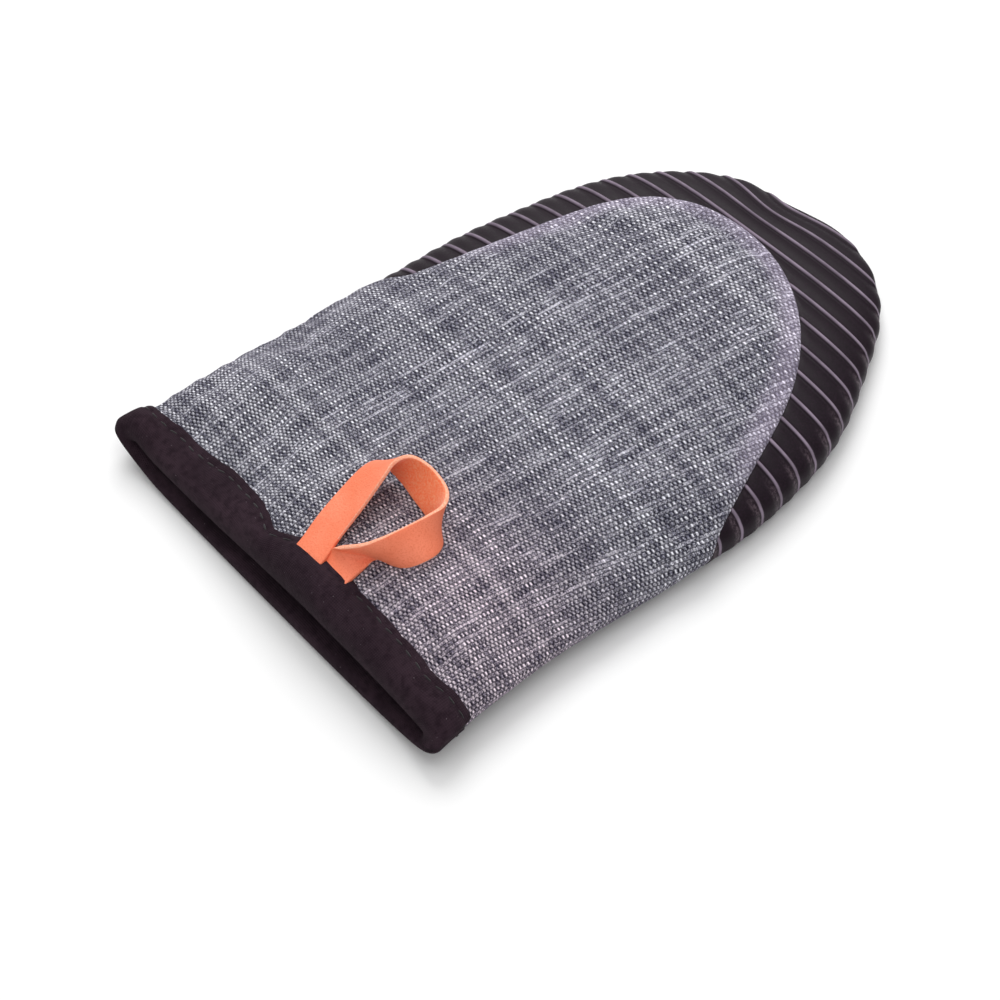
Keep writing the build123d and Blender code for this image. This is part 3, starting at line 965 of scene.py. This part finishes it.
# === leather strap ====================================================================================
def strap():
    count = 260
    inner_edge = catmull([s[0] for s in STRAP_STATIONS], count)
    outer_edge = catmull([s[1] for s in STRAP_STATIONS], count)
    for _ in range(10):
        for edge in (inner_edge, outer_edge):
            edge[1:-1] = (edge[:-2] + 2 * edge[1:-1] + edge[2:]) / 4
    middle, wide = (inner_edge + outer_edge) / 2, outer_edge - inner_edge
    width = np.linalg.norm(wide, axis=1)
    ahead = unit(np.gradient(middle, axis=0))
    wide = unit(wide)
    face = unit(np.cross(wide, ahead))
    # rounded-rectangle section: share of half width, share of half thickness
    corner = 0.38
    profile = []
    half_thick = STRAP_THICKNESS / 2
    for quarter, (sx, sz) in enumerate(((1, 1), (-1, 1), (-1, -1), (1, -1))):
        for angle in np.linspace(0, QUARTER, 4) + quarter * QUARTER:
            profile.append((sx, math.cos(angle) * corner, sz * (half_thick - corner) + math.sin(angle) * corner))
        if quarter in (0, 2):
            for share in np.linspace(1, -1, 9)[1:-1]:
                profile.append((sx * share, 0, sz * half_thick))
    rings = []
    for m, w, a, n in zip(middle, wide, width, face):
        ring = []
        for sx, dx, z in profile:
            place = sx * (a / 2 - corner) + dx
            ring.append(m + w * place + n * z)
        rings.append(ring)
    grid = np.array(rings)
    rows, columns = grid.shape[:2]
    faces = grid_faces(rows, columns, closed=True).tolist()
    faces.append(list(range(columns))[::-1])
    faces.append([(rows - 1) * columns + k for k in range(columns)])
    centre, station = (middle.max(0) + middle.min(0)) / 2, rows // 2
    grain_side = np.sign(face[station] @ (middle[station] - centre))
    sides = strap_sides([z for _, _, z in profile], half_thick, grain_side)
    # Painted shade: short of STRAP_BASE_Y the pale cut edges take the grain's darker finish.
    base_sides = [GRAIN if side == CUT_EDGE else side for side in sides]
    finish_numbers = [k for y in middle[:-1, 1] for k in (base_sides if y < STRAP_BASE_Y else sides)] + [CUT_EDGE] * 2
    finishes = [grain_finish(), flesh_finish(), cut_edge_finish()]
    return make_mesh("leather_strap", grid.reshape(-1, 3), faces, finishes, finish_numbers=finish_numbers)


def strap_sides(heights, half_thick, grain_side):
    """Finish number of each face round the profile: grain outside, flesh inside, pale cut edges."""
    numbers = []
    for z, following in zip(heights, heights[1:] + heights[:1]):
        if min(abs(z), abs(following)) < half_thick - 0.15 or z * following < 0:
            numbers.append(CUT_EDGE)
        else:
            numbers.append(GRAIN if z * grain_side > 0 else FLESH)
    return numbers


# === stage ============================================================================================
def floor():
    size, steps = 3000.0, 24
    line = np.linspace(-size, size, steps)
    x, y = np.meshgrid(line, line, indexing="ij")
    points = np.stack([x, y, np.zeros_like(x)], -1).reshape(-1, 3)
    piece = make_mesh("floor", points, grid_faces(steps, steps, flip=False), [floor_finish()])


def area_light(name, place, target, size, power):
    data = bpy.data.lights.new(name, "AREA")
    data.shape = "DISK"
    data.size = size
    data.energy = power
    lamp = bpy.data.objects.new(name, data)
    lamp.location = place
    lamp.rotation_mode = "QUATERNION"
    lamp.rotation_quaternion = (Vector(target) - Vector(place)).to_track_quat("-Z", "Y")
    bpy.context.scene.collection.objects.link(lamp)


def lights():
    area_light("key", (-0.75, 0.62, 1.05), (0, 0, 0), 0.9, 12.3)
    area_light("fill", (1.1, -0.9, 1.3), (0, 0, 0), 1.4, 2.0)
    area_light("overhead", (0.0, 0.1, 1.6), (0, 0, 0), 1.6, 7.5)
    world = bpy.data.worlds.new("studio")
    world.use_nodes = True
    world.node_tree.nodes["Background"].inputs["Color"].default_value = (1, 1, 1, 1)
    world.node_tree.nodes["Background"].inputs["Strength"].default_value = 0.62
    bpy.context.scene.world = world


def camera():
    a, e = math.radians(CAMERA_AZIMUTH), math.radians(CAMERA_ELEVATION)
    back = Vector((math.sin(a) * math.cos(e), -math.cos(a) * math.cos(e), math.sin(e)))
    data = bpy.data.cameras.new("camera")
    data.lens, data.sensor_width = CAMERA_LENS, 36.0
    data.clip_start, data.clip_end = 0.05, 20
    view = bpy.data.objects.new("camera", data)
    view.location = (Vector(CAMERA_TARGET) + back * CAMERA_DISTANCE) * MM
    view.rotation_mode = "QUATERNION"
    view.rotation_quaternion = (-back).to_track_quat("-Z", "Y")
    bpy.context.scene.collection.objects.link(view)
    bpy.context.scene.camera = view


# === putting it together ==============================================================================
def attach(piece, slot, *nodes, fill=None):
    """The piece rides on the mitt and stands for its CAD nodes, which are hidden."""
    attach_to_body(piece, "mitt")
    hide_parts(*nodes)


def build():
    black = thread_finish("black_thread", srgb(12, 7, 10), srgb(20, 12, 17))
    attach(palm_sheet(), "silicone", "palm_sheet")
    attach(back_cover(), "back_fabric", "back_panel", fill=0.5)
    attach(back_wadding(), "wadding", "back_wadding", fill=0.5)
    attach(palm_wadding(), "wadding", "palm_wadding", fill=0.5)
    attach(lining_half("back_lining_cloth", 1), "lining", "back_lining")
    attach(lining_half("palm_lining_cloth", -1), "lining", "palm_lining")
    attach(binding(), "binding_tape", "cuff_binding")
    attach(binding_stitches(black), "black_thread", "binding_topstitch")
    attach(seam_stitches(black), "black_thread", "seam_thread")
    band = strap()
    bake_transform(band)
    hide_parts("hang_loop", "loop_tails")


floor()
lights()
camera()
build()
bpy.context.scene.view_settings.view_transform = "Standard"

^^^^

**What is required**.
Reproduce the material precisely, including every line.

**Exercise solution**.
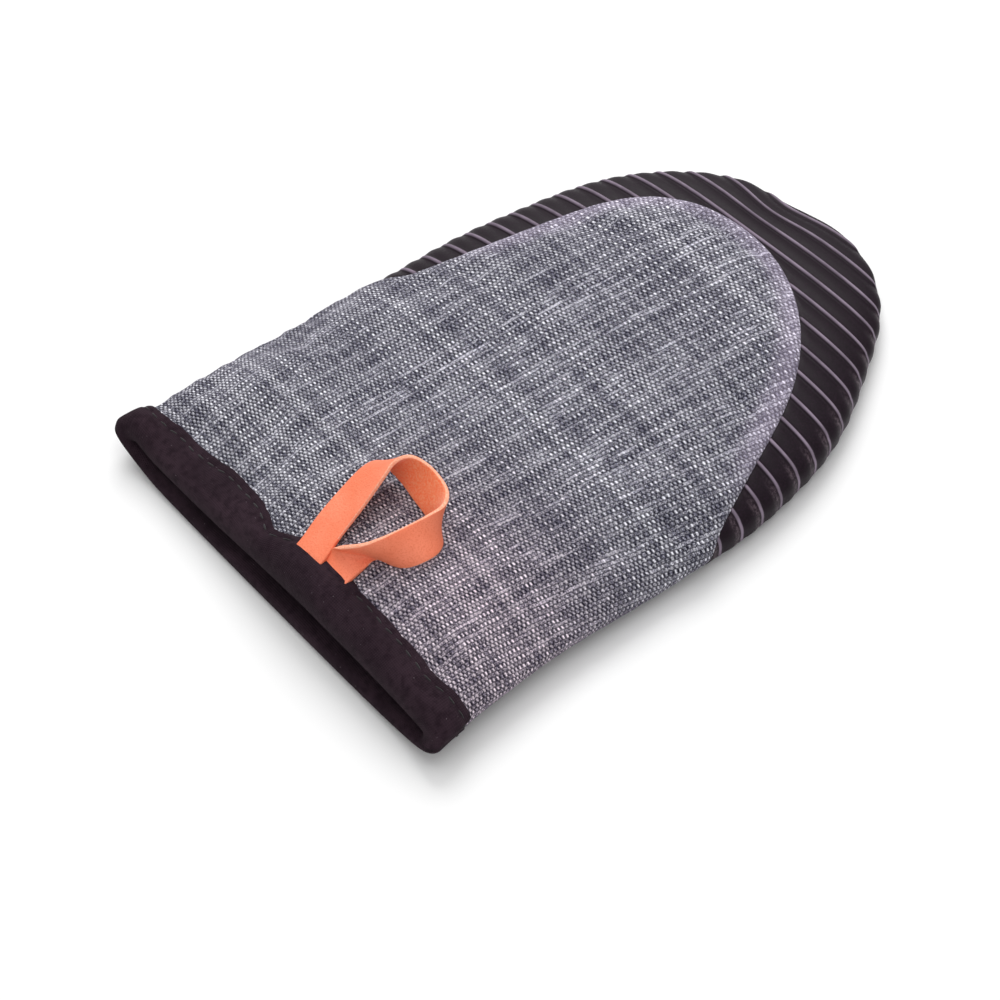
Keep writing the build123d and Blender code for this image. This is part 3, starting at line 965 of scene.py. This part finishes it.
# === leather strap ====================================================================================
def strap():
    count = 260
    inner_edge = catmull([s[0] for s in STRAP_STATIONS], count)
    outer_edge = catmull([s[1] for s in STRAP_STATIONS], count)
    for _ in range(10):
        for edge in (inner_edge, outer_edge):
            edge[1:-1] = (edge[:-2] + 2 * edge[1:-1] + edge[2:]) / 4
    middle, wide = (inner_edge + outer_edge) / 2, outer_edge - inner_edge
    width = np.linalg.norm(wide, axis=1)
    ahead = unit(np.gradient(middle, axis=0))
    wide = unit(wide)
    face = unit(np.cross(wide, ahead))
    # rounded-rectangle section: share of half width, share of half thickness
    corner = 0.38
    profile = []
    half_thick = STRAP_THICKNESS / 2
    for quarter, (sx, sz) in enumerate(((1, 1), (-1, 1), (-1, -1), (1, -1))):
        for angle in np.linspace(0, QUARTER, 4) + quarter * QUARTER:
            profile.append((sx, math.cos(angle) * corner, sz * (half_thick - corner) + math.sin(angle) * corner))
        if quarter in (0, 2):
            for share in np.linspace(1, -1, 9)[1:-1]:
                profile.append((sx * share, 0, sz * half_thick))
    rings = []
    for m, w, a, n in zip(middle, wide, width, face):
        ring = []
        for sx, dx, z in profile:
            place = sx * (a / 2 - corner) + dx
            ring.append(m + w * place + n * z)
        rings.append(ring)
    grid = np.array(rings)
    rows, columns = grid.shape[:2]
    faces = grid_faces(rows, columns, closed=True).tolist()
    faces.append(list(range(columns))[::-1])
    faces.append([(rows - 1) * columns + k for k in range(columns)])
    centre, station = (middle.max(0) + middle.min(0)) / 2, rows // 2
    grain_side = np.sign(face[station] @ (middle[station] - centre))
    sides = strap_sides([z for _, _, z in profile], half_thick, grain_side)
    # Painted shade: short of STRAP_BASE_Y the pale cut edges take the grain's darker finish.
    base_sides = [GRAIN if side == CUT_EDGE else side for side in sides]
    finish_numbers = [k for y in middle[:-1, 1] for k in (base_sides if y < STRAP_BASE_Y else sides)] + [CUT_EDGE] * 2
    finishes = [grain_finish(), flesh_finish(), cut_edge_finish()]
    return make_mesh("leather_strap", grid.reshape(-1, 3), faces, finishes, finish_numbers=finish_numbers)


def strap_sides(heights, half_thick, grain_side):
    """Finish number of each face round the profile: grain outside, flesh inside, pale cut edges."""
    numbers = []
    for z, following in zip(heights, heights[1:] + heights[:1]):
        if min(abs(z), abs(following)) < half_thick - 0.15 or z * following < 0:
            numbers.append(CUT_EDGE)
        else:
            numbers.append(GRAIN if z * grain_side > 0 else FLESH)
    return numbers


# === stage ============================================================================================
def floor():
    size, steps = 3000.0, 24
    line = np.linspace(-size, size, steps)
    x, y = np.meshgrid(line, line, indexing="ij")
    points = np.stack([x, y, np.zeros_like(x)], -1).reshape(-1, 3)
    piece = make_mesh("floor", points, grid_faces(steps, steps, flip=False), [floor_finish()])


def area_light(name, place, target, size, power):
    data = bpy.data.lights.new(name, "AREA")
    data.shape = "DISK"
    data.size = size
    data.energy = power
    lamp = bpy.data.objects.new(name, data)
    lamp.location = place
    lamp.rotation_mode = "QUATERNION"
    lamp.rotation_quaternion = (Vector(target) - Vector(place)).to_track_quat("-Z", "Y")
    bpy.context.scene.collection.objects.link(lamp)


def lights():
    area_light("key", (-0.75, 0.62, 1.05), (0, 0, 0), 0.9, 12.3)
    area_light("fill", (1.1, -0.9, 1.3), (0, 0, 0), 1.4, 2.0)
    area_light("overhead", (0.0, 0.1, 1.6), (0, 0, 0), 1.6, 7.5)
    world = bpy.data.worlds.new("studio")
    world.use_nodes = True
    world.node_tree.nodes["Background"].inputs["Color"].default_value = (1, 1, 1, 1)
    world.node_tree.nodes["Background"].inputs["Strength"].default_value = 0.62
    bpy.context.scene.world = world


def camera():
    a, e = math.radians(CAMERA_AZIMUTH), math.radians(CAMERA_ELEVATION)
    back = Vector((math.sin(a) * math.cos(e), -math.cos(a) * math.cos(e), math.sin(e)))
    data = bpy.data.cameras.new("camera")
    data.lens, data.sensor_width = CAMERA_LENS, 36.0
    data.clip_start, data.clip_end = 0.05, 20
    view = bpy.data.objects.new("camera", data)
    view.location = (Vector(CAMERA_TARGET) + back * CAMERA_DISTANCE) * MM
    view.rotation_mode = "QUATERNION"
    view.rotation_quaternion = (-back).to_track_quat("-Z", "Y")
    bpy.context.scene.collection.objects.link(view)
    bpy.context.scene.camera = view


# === putting it together ==============================================================================
def attach(piece, slot, *nodes, fill=None):
    """The piece rides on the mitt and stands for its CAD nodes, which are hidden."""
    attach_to_body(piece, "mitt")
    hide_parts(*nodes)


def build():
    black = thread_finish("black_thread", srgb(12, 7, 10), srgb(20, 12, 17))
    attach(palm_sheet(), "silicone", "palm_sheet")
    attach(back_cover(), "back_fabric", "back_panel", fill=0.5)
    attach(back_wadding(), "wadding", "back_wadding", fill=0.5)
    attach(palm_wadding(), "wadding", "palm_wadding", fill=0.5)
    attach(lining_half("back_lining_cloth", 1), "lining", "back_lining")
    attach(lining_half("palm_lining_cloth", -1), "lining", "palm_lining")
    attach(binding(), "binding_tape", "cuff_binding")
    attach(binding_stitches(black), "black_thread", "binding_topstitch")
    attach(seam_stitches(black), "black_thread", "seam_thread")
    band = strap()
    bake_transform(band)
    hide_parts("hang_loop", "loop_tails")


floor()
lights()
camera()
build()
bpy.context.scene.view_settings.view_transform = "Standard"